McFarland finally started calling the offices of the people he thought he’d exchanged email with. After reaching casting director Beth Bowling’s secretary, who confirmed it wasn’t the casting director’s email he’d been writing to, McFarland realized he’d been duped.
He contacted the real Russell Scott and tried to get the word out about the impostor. “I feel very badly about this whole incident, especially that Russell Scott was [made] a victim by this impostor and that I accidentally misled my group of friends,” he said. “In my opinion, people that prey on [the] hopes and dreams of others are just sad individuals.”
Warren, who went to the Philadelphia event in the hope of getting cast in a short film, said about 100 actors showed up to meet the fake Russell Scott in June. The impostor brought along two accomplices, one of whom was billed as a casting director for “Gossip Girl.”
“There was just something odd about it,” said Warren. “They didn’t seem like casting directors, but what do I know?”
The fraud has continued into 2013. While investigating the fraud, Scott found online advertisements for a Feb. 24 event in Boston featuring him that he never planned to attend.

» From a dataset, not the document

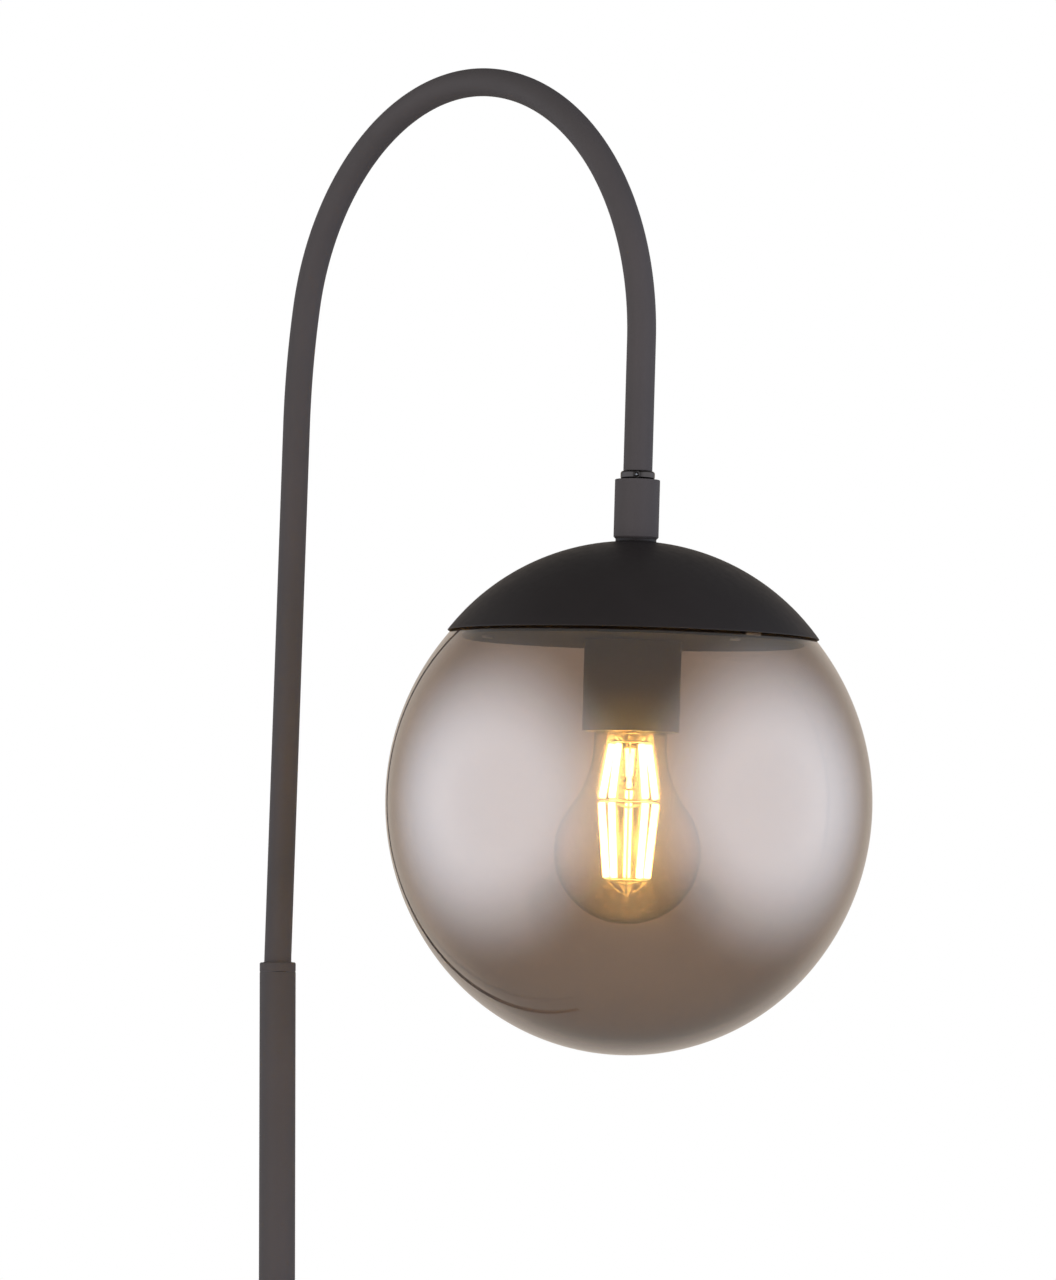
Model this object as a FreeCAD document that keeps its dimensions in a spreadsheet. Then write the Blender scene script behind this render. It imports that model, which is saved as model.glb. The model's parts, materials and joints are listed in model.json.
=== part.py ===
"""Globe floor lamp: a weighted foot, a sectioned pole, a swivelling bent arm and a glass globe head.

Millimetres and degrees. The origin is the middle of the foot's underside, +Z is up and the arm
reaches along +X. The pieces of the head are drawn about their own axis, with the end of the arm
tube at the origin and depths counted downwards, and are then tilted and lifted to the arm's end.
"""
import FreeCAD, Part
import math
import os
import re
import Sketcher

Vector = FreeCAD.Vector
FULL_TURN = 360
CLIP_COUNT = 3
FILAMENTS_PER_TIER = 5

doc = FreeCAD.newDocument("GlobeFloorLamp")

# ---------------------------------------------------------------------------------------------
# Driving dimensions
# ---------------------------------------------------------------------------------------------
DRIVING_SIZES = {
    # foot
    "base_radius": 130.0,
    "cover_wall": 1.0,
    "cover_edge_radius": 12.0,
    "cover_floor_gap": 1.0,
    "pad_thickness": 2.5,
    "pad_inset": 2.0,
    "weight_thickness": 12.0,
    "weight_skirt_height": 9.5,
    "weight_skirt_width": 14.0,
    "weight_side_gap": 0.4,
    "weight_recess_radius": 18.0,
    "weight_recess_depth": 8.0,
    "foot_collar_radius": 17.0,
    "foot_collar_height": 10.0,
    "foot_collar_lip": 2.5,
    "foot_collar_top_wall": 1.6,
    # threaded pieces shared by the foot, the pole and the head
    "nipple_radius": 4.95,
    "nipple_bore_radius": 3.8,
    "thread_gap": 0.05,
    "hole_gap": 0.25,
    "nut_width": 14.0,
    "nut_height": 5.0,
    "half_nut_height": 3.0,
    "washer_radius": 13.0,
    "washer_thickness": 1.5,
    "nipple_overhang": 1.0,
    "cut_overrun": 1.0,
    # pole
    "pole_radius": 8.0,
    "pole_wall": 1.0,
    "section_length": 363.0,
    "press_gap": 0.05,
    "foot_plug_length": 20.0,
    "socket_length": 18.0,
    "stud_plug_length": 15.0,
    "stud_length": 12.0,
    "pole_edge_chamfer": 0.25,
    "stop_ring_height": 4.2,
    "stop_ring_round": 0.8,
    "swivel_gap": 0.06,
    # bent arm tube
    "arm_radius": 6.0,
    "arm_wall": 1.0,
    "arm_insert_length": 44.0,
    "arm_lean": 3.03,
    "arm_root_radius": 36.0,
    "arm_leg_length": 237.4,
    "arm_ease_radius": 325.0,
    "arm_ease_angle": 9.33,
    "arm_rise_radius": 108.2,
    "arm_rise_angle": 88.33,
    "arm_fall_radius": 118.0,
    "arm_fall_angle": 81.94,
    "arm_tip_length": 54.5,
    # lead
    "lead_radius": 2.8,
    "lead_floor_gap": 1.7,
    "lead_bend_radius": 8.0,
    "lead_end_depth": 62.0,
    "core_radius": 1.1,
    "core_spacing": 1.32,
    "gland_radius": 4.3,
    "gland_flange_radius": 5.6,
    "gland_flange_thickness": 1.5,
    "gland_grip_length": 4.0,
    "gland_gap": 0.2,
    # head, from the arm's end down to the cap
    "nipple_insert_length": 15.0,
    "lock_ring_radius": 7.1,
    "lock_ring_height": 3.5,
    "lock_ring_round": 1.4,
    "lock_screw_radius": 0.85,
    "lock_screw_proud": 0.25,
    "lock_screw_bearing": 44.0,
    "collar_radius": 9.3,
    "collar_height": 24.5,
    "collar_edge": 0.4,
    "neck_radius": 8.45,
    "neck_height": 1.3,
    "cap_height": 38.5,
    "cap_rim_radius": 76.7,
    "cap_wall": 0.8,
    "cap_washer_radius": 8.2,
    # glass globe
    "glass_radius": 100.0,
    "glass_centre_drop": 68.6,
    "glass_flattening": 7.0,
    "glass_drop_extra": 3.7,
    "glass_wall": 1.8,
    "glass_bottom_wall": 4.5,
    "mouth_overlap": 1.4,
    # carrier and clips that hold the glass
    "carrier_sheet": 0.8,
    "carrier_drop": 2.5,
    "carrier_flange_radius": 73.5,
    "carrier_skirt_gap": 0.95,
    "clip_gap": 0.33,
    "clip_sheet": 0.5,
    "clip_width": 8.0,
    "clip_leg_radius": 56.0,
    "clip_tip_height": 2.6,
    "clip_slot_gap": 0.3,
    "rivet_circle_radius": 61.0,
    "rivet_radius": 1.2,
    "rivet_head_radius": 2.2,
    "rivet_head_height": 0.8,
    # lampholder
    "cup_radius": 20.0,
    "cup_wall": 0.8,
    "cup_length": 59.0,
    "cup_lower_depth": 107.5,
    "cup_side_gap": 0.4,
    "holder_radius": 17.5,
    "holder_wall": 2.0,
    "holder_split_depth": 76.0,
    "holder_neck_radius": 8.0,
    "holder_neck_length": 7.0,
    "holder_shoulder": 4.0,
    "holder_recess": 1.0,
    "block_thickness": 4.5,
    "block_gap": 0.1,
    "shell_wall": 0.6,
    "shell_end_gap": 1.5,
    "contact_strip": 0.5,
    "contact_width": 5.0,
    "contact_spring": 1.4,
    "terminal_offset": 7.0,
    "terminal_radius": 2.4,
    "terminal_height": 3.0,
    # bulb
    "bulb_length": 105.0,
    "bulb_radius": 30.3,
    "bulb_neck_radius": 15.0,
    "bulb_neck_blend": 45.0,
    "bulb_shoulder_round": 2.0,
    "bulb_glass_wall": 0.8,
    "bulb_thread_gap": 0.5,
    "screw_cap_radius": 13.1,
    "screw_cap_wall": 0.6,
    "screw_cap_length": 20.5,
    "tip_height": 1.1,
    "tip_radius": 4.6,
    "insulator_height": 2.6,
    "tip_gap": 0.3,
    "bulb_mouth_lip": 1.0,
    "stem_flare_radius": 9.0,
    "stem_flare_height": 8.0,
    "stem_radius": 3.4,
    "stem_length": 25.0,
    "stem_gap": 0.3,
    "stem_wire_gap": 1.7,
    "filament_radius": 1.0,
    "wire_radius": 0.5,
    "upper_ring_depth": 111.6,
    "upper_ring_radius": 7.8,
    "middle_ring_depth": 136.0,
    "middle_ring_radius": 11.8,
    "lower_ring_depth": 169.0,
    "lower_ring_radius": 8.7,
    "support_tail_length": 6.0,
}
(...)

It, too, was being promoted by Caruso, who has been sent cease-and-desist letters from the legal department of AMC.
It may have long-term repercussions for Scott.
“Russell Scott has the right to go out one day and teach a class, because he has a lot of knowledge and professional expertise to give to actors, but that might be complicated for him in the future,” said Sharon Bialy, Scott’s boss.
In the meantime, the West Hollywood Sheriff’s Station told Scott it would start investigating the case. A spokeswoman for the FBI in Philadelphia told Backstage that opening a federal investigation would require large-scale interstate fraud.
“It is my hope that this impostor is soon brought to justice,” said Scott. “Until then, I hope that we can spread awareness of this scam and prevent others from falling victim.”